*The exercise*
Copy, character for character, the lines running from the one with "roller_mesh(), roller_beech, roller_axis)" to the one with "zip(*points))), Vector(map(max, zip(*points)))", ends included. Leave out every other line.

*Given data*
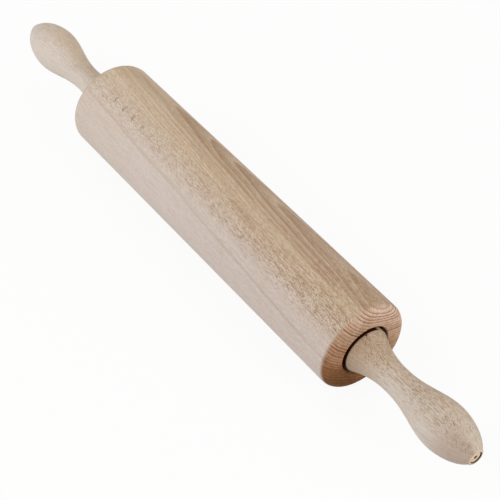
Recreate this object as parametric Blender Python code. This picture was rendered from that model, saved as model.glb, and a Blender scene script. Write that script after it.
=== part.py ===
"""A turned beech rolling pin: a hollow-ended roller that spins on a bushed steel axle.

The axle lies along X, with the middle of the roller at the origin. Each end piece is
modelled in a frame of its own, whose origin is on the axle line in the plane of the
roller's end and whose +X points outwards, so that both ends share their meshes.
All sizes are in metres.
"""
import math

import bmesh
import bpy

# Roller
roller_length = 0.2530
roller_diameter = 0.0565
end_rounding = 0.0053
recess_depth = 0.0110
mouth_rounding = 0.0008
through_bore_clearance = 0.0015

# Handle, as distances outwards from the plane of the roller's end and as diameters
handle_reach = 0.0885
collar_diameter = 0.0280
collar_clearance = 0.00170
collar_standout = 0.0008
collar_back_chamfer = 0.0010
collar_edge_softness = 0.0005
neck_at = 0.0251
neck_diameter = 0.0164
bulb_at = 0.0640
bulb_diameter = 0.0279
tip_wall = 0.00155
tip_rounding = 0.0014
swell_lag = 1.16
nose_fullness = 1.80

# Axle, bushes and thrust washers
axle_diameter = 0.0080
axle_chamfer = 0.0005
axle_grip = 0.0420
running_clearance = 0.00030
end_play = 0.00040
bush_wall = 0.0020
bush_length = 0.0160
bush_flange_diameter = 0.0200
bush_flange_thickness = 0.0018
washer_diameter = 0.0180
washer_thickness = 0.0012

# Handle screw, from the tip into the end of the axle
screw_diameter = 0.0040
screw_head_diameter = 0.0070
screw_head_height = 0.0040
screw_head_clearance = 0.00045
thread_grip = 0.0135
thread_hole_spare = 0.0030
hex_key_width = 0.0030
hex_key_depth = 0.0020

# Plug that closes the tip
plug_length = 0.0070
plug_gap = 0.0004
plug_inset = 0.0006
plug_edge = 0.0003
centre_mark_diameter = 0.0021
centre_mark_depth = 0.0009

# Gap between two pieces that rest against each other
seat_gap = 0.0003

# Facets round the axis
roller_facets = 64
handle_facets = 40
bearing_facets = 32
screw_facets = 24

# Sizes that follow from the ones above
roller_radius = roller_diameter / 2
collar_radius = collar_diameter / 2
recess_radius = collar_radius + collar_clearance
axle_radius = axle_diameter / 2
axle_hole_radius = axle_radius + seat_gap
bush_bore_radius = axle_radius + running_clearance
bush_radius = bush_bore_radius + bush_wall
bush_seat_radius = bush_radius + seat_gap
through_bore_radius = axle_radius + through_bore_clearance
screw_radius = screw_diameter / 2
screw_hole_radius = screw_radius + seat_gap
tip_bore_radius = screw_head_diameter / 2 + screw_head_clearance
plug_radius = tip_bore_radius - plug_gap
tip_radius = tip_bore_radius + tip_wall
tip_fillet = min(tip_rounding, 0.9 * tip_wall)

# Places along the axle, outwards from the plane of the roller's end
recess_floor = -recess_depth
flange_back = recess_floor + seat_gap
flange_face = flange_back + bush_flange_thickness
washer_back = flange_face + end_play
washer_face = washer_back + washer_thickness
collar_back = washer_face + seat_gap
bush_tail = flange_back - bush_length
bush_seat_floor = bush_tail - seat_gap
axle_end = collar_back + axle_grip
axle_hole_floor = axle_end + seat_gap
plug_face = handle_reach - plug_inset
plug_back = plug_face - plug_length
screw_head_top = plug_back - seat_gap
screw_head_seat = screw_head_top - screw_head_height
tip_bore_floor = screw_head_seat - seat_gap
screw_end = axle_end - thread_grip
thread_hole_floor = screw_end - thread_hole_spare


def linear(red, green, blue):
    """Turn an sRGB colour, 0 to 255, into the linear values that a shader takes."""
    return [((value / 255 + 0.055) / 1.055) ** 2.4 for value in (red, green, blue)] + [1.0]


def make_material(name, colour, roughness, metallic=0.0):
    material = bpy.data.materials.new(name)
    material.use_nodes = True
    shader = material.node_tree.nodes["Principled BSDF"]
    shader.inputs["Base Color"].default_value = colour
    shader.inputs["Roughness"].default_value = roughness
    shader.inputs["Metallic"].default_value = metallic
    material.diffuse_color = colour
    return material


def arc(centre_x, centre_r, radius, start, end, steps):
    """Points of an arc in the outline plane, with angles in degrees from +X towards +R."""
    points = []
    for step in range(steps + 1):
        angle = math.radians(start + (end - start) * step / steps)
        points.append((centre_x + radius * math.cos(angle), centre_r + radius * math.sin(angle)))
    return points


def turn_mesh(name, outline, facets, closed=True):
    """Spin an outline of (x, radius) points about X, with a flat facet straight below.

    A closed outline goes round a piece with a hole through it. An open one starts and
    ends on the axis.
    """
    model = bmesh.new()
    tilt = math.pi / facets
    verts = [model.verts.new((x, -r * math.sin(tilt), -r * math.cos(tilt))) for x, r in outline]
    edges = [model.edges.new(pair) for pair in zip(verts, verts[1:])]
    if closed:
        edges.append(model.edges.new((verts[-1], verts[0])))
    bmesh.ops.spin(
        model, geom=verts + edges, cent=(0, 0, 0), axis=(1, 0, 0),
        angle=2 * math.pi, steps=facets, use_merge=True,
    )
    bmesh.ops.remove_doubles(model, verts=model.verts, dist=0.000002)
    bmesh.ops.recalc_face_normals(model, faces=model.faces)
    mesh = bpy.data.meshes.new(name)
    model.to_mesh(mesh)
    model.free()
    mesh.shade_smooth()
    mesh.set_sharp_from_angle(angle=math.radians(32))
    return mesh


def place(name, mesh, material, axis, side=0):
    """Put a mesh in the middle of the pin, or at its right (+1) or left (-1) end."""
    if not mesh.materials:
        mesh.materials.append(material)
    piece = bpy.data.objects.new(name, mesh)
    bpy.context.collection.objects.link(piece)
    piece.parent = axis
    piece.location.x = side * roller_length / 2
    piece.rotation_euler.z = math.pi if side < 0 else 0.0
    return piece


def roller_end_outline():
    """Outline of one end of the roller, from the through bore out to the long side."""
    outline = [
        (bush_seat_floor, through_bore_radius),
        (bush_seat_floor, bush_seat_radius),
        (recess_floor, bush_seat_radius),
        (recess_floor, recess_radius),
    ]
    outline += arc(-mouth_rounding, recess_radius + mouth_rounding, mouth_rounding, -90, 0, 3)
    outline += arc(-end_rounding, roller_radius - end_rounding, end_rounding, 0, 90, 7)
    return outline


def roller_mesh():
    half = roller_length / 2
    right_end = [(half + x, r) for x, r in roller_end_outline()]
    left_end = [(-x, r) for x, r in reversed(right_end)]
    return turn_mesh("roller", right_end + left_end, roller_facets)


def cove_outline(steps=7):
    """Hollow arc from the collar's edge in to the neck, level where it meets the neck."""
    neck_radius = neck_diameter / 2
    drop = collar_radius - neck_radius
    span = neck_at - collar_standout
    radius = (span ** 2 + drop ** 2) / (2 * drop)
    start = collar_standout + collar_edge_softness
    points = []
    for step in range(steps + 1):
        x = start + (neck_at - start) * step / steps
        rise = radius - math.sqrt(radius ** 2 - (neck_at - x) ** 2)
        points.append((x, neck_radius + rise))
    return points


def swell_outline(steps=8):
    """Swelling from the neck out to the thickest part of the bulb, neck left out."""
    neck_radius = neck_diameter / 2
    growth = bulb_diameter / 2 - neck_radius
    points = []
    for step in range(1, steps + 1):
        share = step / steps
        swell = (1 - math.cos(math.pi * share ** swell_lag)) / 2
        points.append((neck_at + (bulb_at - neck_at) * share, neck_radius + growth * swell))
    return points


def nose_outline(steps=8):
    """Egg-shaped nose from the bulb to the tip, then the tip's rounded rim."""
    bulb_radius = bulb_diameter / 2
    nose_end = handle_reach - tip_fillet
    shrink = 1 - (tip_radius / bulb_radius) ** 2
    points = []
    for step in range(1, steps + 1):
        share = math.sin(math.pi / 2 * step / steps)
        x = bulb_at + (nose_end - bulb_at) * share
        points.append((x, bulb_radius * math.sqrt(1 - shrink * share ** nose_fullness)))
    rim = arc(nose_end, tip_radius - tip_fillet, tip_fillet, 90, 0, 4)
    return points + rim[1:]


def handle_mesh():
    """Turned handle, with the axle's hole at its collar and the screw's at its tip."""
    chamfer = collar_back_chamfer
    outline = [
        (collar_back, collar_radius - chamfer),
        (collar_back + chamfer, collar_radius),
        (collar_standout - collar_edge_softness, collar_radius),
    ]
    outline += cove_outline() + swell_outline() + nose_outline()
    outline += [
        (handle_reach, tip_bore_radius),
        (tip_bore_floor, tip_bore_radius),
        (tip_bore_floor, screw_hole_radius),
        (axle_hole_floor, screw_hole_radius),
        (axle_hole_floor, axle_hole_radius),
        (collar_back, axle_hole_radius),
    ]
    return turn_mesh("handle", outline, handle_facets)


def axle_mesh():
    """Straight rod with a tapped hole in each end."""
    half = roller_length / 2
    right_end = [
        (half + thread_hole_floor, 0.0),
        (half + thread_hole_floor, screw_hole_radius),
        (half + axle_end, screw_hole_radius),
        (half + axle_end, axle_radius - axle_chamfer),
        (half + axle_end - axle_chamfer, axle_radius),
    ]
    left_end = [(-x, r) for x, r in reversed(right_end)]
    return turn_mesh("axle_rod", right_end + left_end, bearing_facets, closed=False)


def bush_mesh():
    outline = [
        (bush_tail, bush_bore_radius),
        (flange_face, bush_bore_radius),
        (flange_face, bush_flange_diameter / 2),
        (flange_back, bush_flange_diameter / 2),
        (flange_back, bush_radius),
        (bush_tail, bush_radius),
    ]
    return turn_mesh("bush", outline, bearing_facets)


def washer_mesh():
    outline = [
        (washer_back, axle_hole_radius),
        (washer_face, axle_hole_radius),
        (washer_face, washer_diameter / 2),
        (washer_back, washer_diameter / 2),
    ]
    return turn_mesh("thrust_washer", outline, bearing_facets)


def screw_mesh():
    """Cap-head screw, head outwards, with its thread left plain."""
    outline = [
        (screw_end, 0.0),
        (screw_end, screw_radius),
        (screw_head_seat, screw_radius),
        (screw_head_seat, screw_head_diameter / 2),
        (screw_head_top, screw_head_diameter / 2),
        (screw_head_top, 0.0),
    ]
    return turn_mesh("screw", outline, screw_facets, closed=False)


def cut_hex_socket(screw, side, axis):
    """Cut the hexagonal key socket into the screw's head."""
    model = bmesh.new()
    corner_radius = hex_key_width / math.sqrt(3)
    bmesh.ops.create_cone(
        model, cap_ends=True, segments=6, radius1=corner_radius, radius2=corner_radius,
        depth=2 * hex_key_depth,
    )
    mesh = bpy.data.meshes.new("hex_socket_cutter")
    model.to_mesh(mesh)
    model.free()
    cutter = bpy.data.objects.new(screw.name + "_socket_cutter", mesh)
    bpy.context.collection.objects.link(cutter)
    cutter.parent = axis
    cutter.location.x = side * (roller_length / 2 + screw_head_top)
    cutter.rotation_euler.y = math.pi / 2
    cutter.hide_render = True
    cutter.display_type = "WIRE"
    socket = screw.modifiers.new("hex_socket", "BOOLEAN")
    socket.object = cutter


def plug_mesh():
    """Short dowel with a softened edge and a turner's centre mark in its outer end."""
    outline = [
        (plug_back, 0.0),
        (plug_back, plug_radius),
        (plug_face - plug_edge, plug_radius),
        (plug_face, plug_radius - plug_edge),
        (plug_face, centre_mark_diameter / 2),
        (plug_face - centre_mark_depth, 0.0),
    ]
    return turn_mesh("plug", outline, screw_facets, closed=False)


def make_axis(name):
    axis = bpy.data.objects.new(name, None)
    axis.empty_display_size = roller_radius
    bpy.context.collection.objects.link(axis)
    return axis


def build():
    for old in list(bpy.data.objects):
        bpy.data.objects.remove(old)

    roller_beech = make_material("roller_beech", linear(190, 169, 145), 0.62)
    handle_beech = make_material("handle_beech", linear(196, 178, 161), 0.60)
    plug_wood = make_material("plug_wood", linear(214, 190, 158), 0.65)
    steel = make_material("steel", linear(168, 168, 170), 0.30, metallic=1.0)
    nylon = make_material("nylon", linear(232, 228, 214), 0.45)

    held_axis = make_axis("held_axis")
    roller_axis = make_axis("roller_axis")

    place("roller", roller_mesh(), roller_beech, roller_axis)
    place("axle_rod", axle_mesh(), steel, held_axis)

    bush = bush_mesh()
    washer = washer_mesh()
    handle = handle_mesh()
    screw = screw_mesh()
    plug = plug_mesh()
    for side, word in ((1, "right"), (-1, "left")):
        place(word + "_bush", bush, nylon, roller_axis, side)
        place(word + "_thrust_washer", washer, steel, held_axis, side)
        place(word + "_handle", handle, handle_beech, held_axis, side)
        cut_hex_socket(place(word + "_screw", screw, steel, held_axis, side), side, held_axis)
        place(word + "_plug", plug, plug_wood, held_axis, side)


build()
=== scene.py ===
"""Looks of a turned beech rolling pin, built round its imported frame.

Lengths are in metres. The axle lies along X, and the wood's fibres run nearly along X too,
so every wood here is a solid pattern in its piece's own coordinates: growth rings about a
pith line outside the piece, fibres along that line, and rays that point at it.

Colours are written as sRGB values of 0 to 255. A direction is a pair of Y and Z, and a drift
or slope is a change for each metre along X.
"""
import math

import bmesh
import bpy
from mathutils import Matrix, Vector


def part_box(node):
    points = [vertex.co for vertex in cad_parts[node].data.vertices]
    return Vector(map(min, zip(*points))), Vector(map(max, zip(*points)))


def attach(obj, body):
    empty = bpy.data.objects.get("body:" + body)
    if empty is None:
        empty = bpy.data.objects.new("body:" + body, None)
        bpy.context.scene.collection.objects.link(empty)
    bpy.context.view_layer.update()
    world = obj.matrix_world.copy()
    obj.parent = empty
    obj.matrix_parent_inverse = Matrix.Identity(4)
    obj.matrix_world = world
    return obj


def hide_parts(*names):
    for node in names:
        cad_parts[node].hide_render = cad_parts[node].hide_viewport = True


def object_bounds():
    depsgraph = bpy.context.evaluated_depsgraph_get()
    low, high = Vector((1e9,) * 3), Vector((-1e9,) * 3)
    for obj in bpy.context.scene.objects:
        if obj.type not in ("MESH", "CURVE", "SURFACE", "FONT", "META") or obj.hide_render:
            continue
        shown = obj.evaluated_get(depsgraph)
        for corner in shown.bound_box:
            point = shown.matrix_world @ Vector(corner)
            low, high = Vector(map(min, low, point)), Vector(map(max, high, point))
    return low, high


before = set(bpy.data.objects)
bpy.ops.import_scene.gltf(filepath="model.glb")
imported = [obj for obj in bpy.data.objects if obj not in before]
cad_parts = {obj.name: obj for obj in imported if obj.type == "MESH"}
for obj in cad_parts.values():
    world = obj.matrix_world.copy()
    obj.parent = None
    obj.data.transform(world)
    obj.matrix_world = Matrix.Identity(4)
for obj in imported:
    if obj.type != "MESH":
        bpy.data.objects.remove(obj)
cad_low, cad_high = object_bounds()

# Camera, from the photograph's perspective
image_side = 500
focal_pixels = 1558.9
sensor_width = 36.0
view_azimuth = math.radians(53.63)
view_elevation = math.radians(46.28)
camera_distance = 0.9091
camera_right = 0.01287
camera_up = -0.01981
clip_near = 0.05
clip_far = 30.0

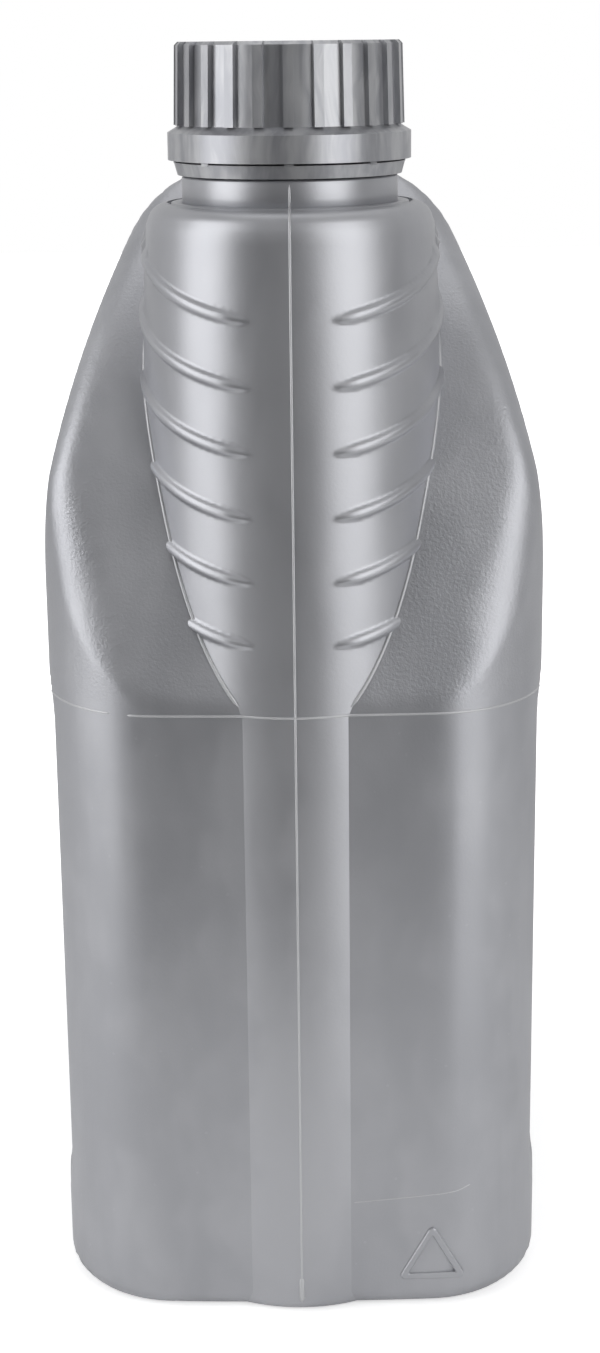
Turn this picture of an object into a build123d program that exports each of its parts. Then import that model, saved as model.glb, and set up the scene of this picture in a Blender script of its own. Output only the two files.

*Task solution*
    place("roller", roller_mesh(), roller_beech, roller_axis)
    place("axle_rod", axle_mesh(), steel, held_axis)

    bush = bush_mesh()
    washer = washer_mesh()
    handle = handle_mesh()
    screw = screw_mesh()
    plug = plug_mesh()
    for side, word in ((1, "right"), (-1, "left")):
        place(word + "_bush", bush, nylon, roller_axis, side)
        place(word + "_thrust_washer", washer, steel, held_axis, side)
        place(word + "_handle", handle, handle_beech, held_axis, side)
        cut_hex_socket(place(word + "_screw", screw, steel, held_axis, side), side, held_axis)
        place(word + "_plug", plug, plug_wood, held_axis, side)


build()
=== scene.py ===
"""Looks of a turned beech rolling pin, built round its imported frame.

Lengths are in metres. The axle lies along X, and the wood's fibres run nearly along X too,
so every wood here is a solid pattern in its piece's own coordinates: growth rings about a
pith line outside the piece, fibres along that line, and rays that point at it.

Colours are written as sRGB values of 0 to 255. A direction is a pair of Y and Z, and a drift
or slope is a change for each metre along X.
"""
import math

import bmesh
import bpy
from mathutils import Matrix, Vector


def part_box(node):
    points = [vertex.co for vertex in cad_parts[node].data.vertices]
    return Vector(map(min, zip(*points))), Vector(map(max, zip(*points)))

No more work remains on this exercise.